35. Mevcut başvuru bakımından başvurucunun özel usulsüzlük cezasıyla cezalandırılmasına dayanak teşkil eden 213 sayılı Kanun'un 234. maddesinin kişilerin davranışlarının sonuçlarını öngörebilmelerine izin verecek bir açıklıkta olduğu görülmektedir. Derece Mahkemelerinin taşıtlar için gider pusulası düzenlenmesi gerektiği yönündeki değerlendirmeleri ise kıyas yoluyla yeni bir suç ihdas edilmesi sonucunu doğurmamakta, kanun maddesinin izin verilen sınırlar dâhilinde mahkemelerce yorumlanması çerçevesinde kalmaktadır.

36. Bu itibarla mahkemelerin gerekçesi ve başvurucunun iddiaları incelendiğinde iddiaların özünün derece mahkemeleri tarafından hukuk kurallarının yorumlanmasında isabet olmadığına ve esas itibarıyla yargılamanın sonucuna ilişkin olduğu anlaşılmaktadır.

37. Başvurucu; yargılama sürecinde karşı tarafın sunduğu deliller ve görüşlerden bilgi sahibi olamadığına, kendi delillerini ve iddialarını sunma olanağı bulamadığına, karşı tarafça sunulan delillere ve iddialara etkili bir şekilde itiraz etme fırsatı bulamadığına ya da uyuşmazlığın çözüme kavuşturulmasıyla ilgili iddialarının derece mahkemeleri tarafından dinlenmediğine ilişkin bir bilgi ya da kanıt sunmamıştır. Ayrıca Mahkeme kararlarının açıkça hukuka aykırı olarak kabul edilmesini gerektiren bir olgu ile bu kararlarda bariz takdir hatası veya açık keyfîlik oluşturan bir durum da tespit edilememiştir.
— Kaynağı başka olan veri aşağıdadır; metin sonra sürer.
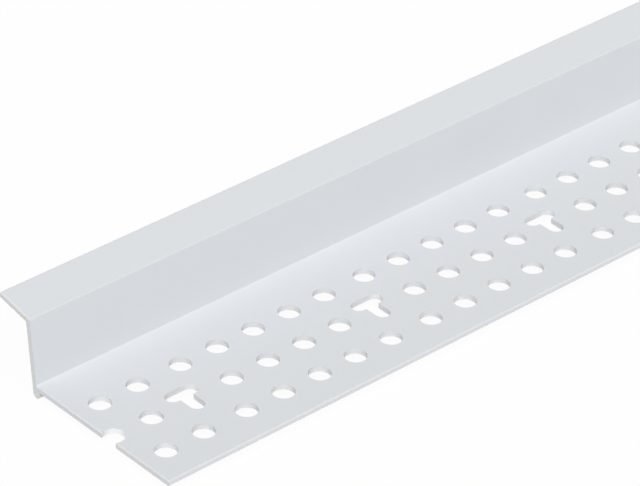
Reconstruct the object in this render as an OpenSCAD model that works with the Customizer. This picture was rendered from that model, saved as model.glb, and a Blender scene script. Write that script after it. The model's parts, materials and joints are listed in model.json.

38. Açıklanan nedenlerle kanun yolu incelemesi talebi niteliğinde olan başvurunun açıkça dayanaktan yoksun olması nedeniyle kabul edilemez olduğuna karar verilmesi gerekir.

V. HÜKÜM

Açıklanan gerekçelerle;

A. Başvurunun açıkça dayanaktan yoksun olması nedeniyle KABUL EDİLEMEZ OLDUĞUNA,

B. Yargılama giderlerinin başvurucu üzerinde BIRAKILMASINA

20/4/2016tarihinde OYBİRLİĞİYLE karar verildi.